Place a quantum block immediately before the final decision layer. The CNN performs feature extraction as usual, then the quantum head combines these features to feed the linear output layer.

This is ideal when your CNN features are already strong, but the final decision point shows instability. Q-Head improves calibration and reduces edge-case errors without necessarily boosting overall accuracy.

2. Quantum Pooling (Q-Pool) For CNNs

Instead of conventional average or max pooling, the quantum block processes the entire patch of values. Q-Pool acts as a trainable pooling step, adding minimal extra parameters while preserving critical details.

This is best when standard pooling discards subtle yet important information, like small lesions or micro-textures. Q-Pool retains these nuances while keeping the network lightweight.

3. Quantum Feature Map At The Front

Feed a pre-reduced vector of descriptors (e.g., PCA-transformed features or sensor summaries) through a quantum block before the first convolutional layer.

This is most effective when inputs are already condensed and a subtle geometric transformation can enhance subsequent processing.

4. Quantum-Modulated Gate For LSTMs

The LSTM sequence processing remains intact, but a small quantum block modulates the update mechanism at each step (like a refined volume control).

This is useful for sequences with weak rhythmic patterns or long-term dependencies, such as vitals, IMU readings or claims streams. This approach gently adjusts the model without causing major disruptions.

5. Quantum Kernel Head (Q-Kernel) For Tiny Datasets

The quantum block generates specialized features while the top-level linear layer handles classification.

This is optimal for situations with limited labeled data, where conventional kernel methods struggle. Q-Kernel enables more expressive decision boundaries without expanding the dataset.

How Training Works

The quantum block has a few trainable “dials” that guide its behavior. During training, the system tests two nearby dial settings, observes how the output changes and uses that feedback to decide how to adjust the dials next.

Because only small slices of data pass through the block and the circuit remains shallow, this process is practical on today’s hardware and simulators.

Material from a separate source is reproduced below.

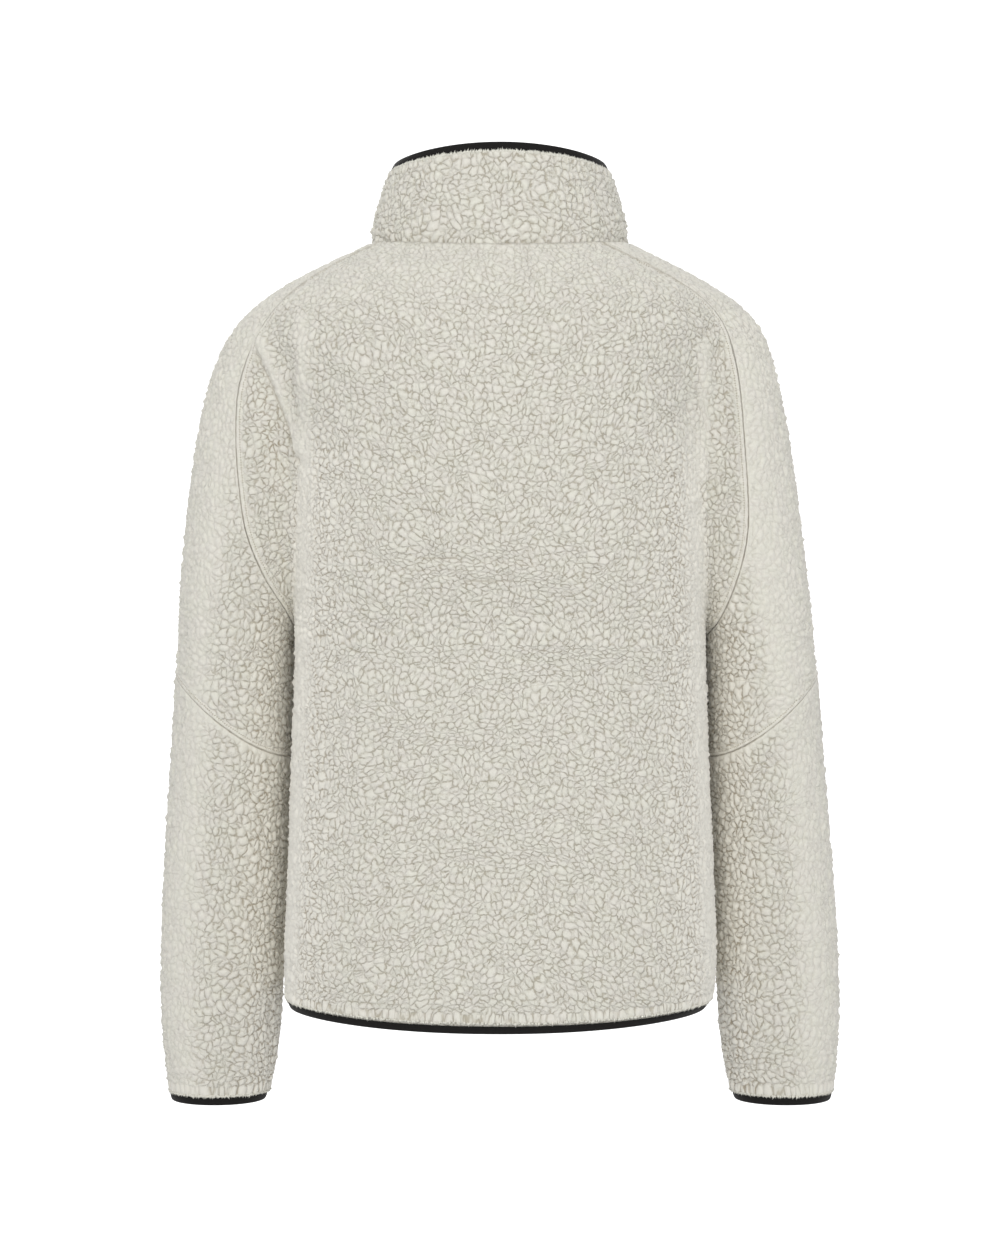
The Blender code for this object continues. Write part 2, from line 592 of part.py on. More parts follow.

In essence, the quantum block trains like any other neural network layer, with just an extra step to sense the direction in which its dials should turn.

What To Measure So The Science Stays Honest

To determine whether a quantum block actually provides value, keep evaluations simple and fair. Compare it against an equally small classical layer—if the quantum block outperforms a baseline, it should beat a same-size MLP, not a weak straw man.

Measure more than just accuracy: Track calibration, using metrics like Expected Calibration Error and the Brier score, and assess sample efficiency to see whether the hybrid achieves similar performance with fewer labeled examples.

Finally, experiment with the block’s size—both the number of inputs and internal steps—to ensure gains aren’t merely due to extra parameters. If you don’t observe clear, repeatable improvements on these basic tests, the block isn’t adding meaningful value.

Clear Limits And Final Takeaways

As you begin your hybrid quantum approach, there are a few key limitations to keep in mind:

• Small and shallow quantum circuits win. Large, deep circuits remain slow and unreliable, so it’s best to keep each quantum block tiny and targeted.

• Placement matters far more than quantity: A single well-chosen insertion point will outperform scattering quantum layers throughout the model.

• There are no blanket miracles—these blocks offer meaningful benefits in specific scenarios, such as small datasets or edge cases, but they are not automatic performance upgrades.

Imagine a skilled chef at work. The CNNs/LSTMs are the main ingredients; the quantum block is a pinch of saffron. Used sparingly at the right moment, it adds a unique flavor; dumped everywhere, it ruins the dish. The craft is knowing where and how much.

Hybrid quantum-classical AI is a small add-on, not a moon shot. Keep the quantum block minimal, use at weak points and judge by calibration, sample efficiency and classical baselines. In this way, you can assess its true impact, improve model reliability on challenging data and experiment confidently without overhauling your existing AI systems.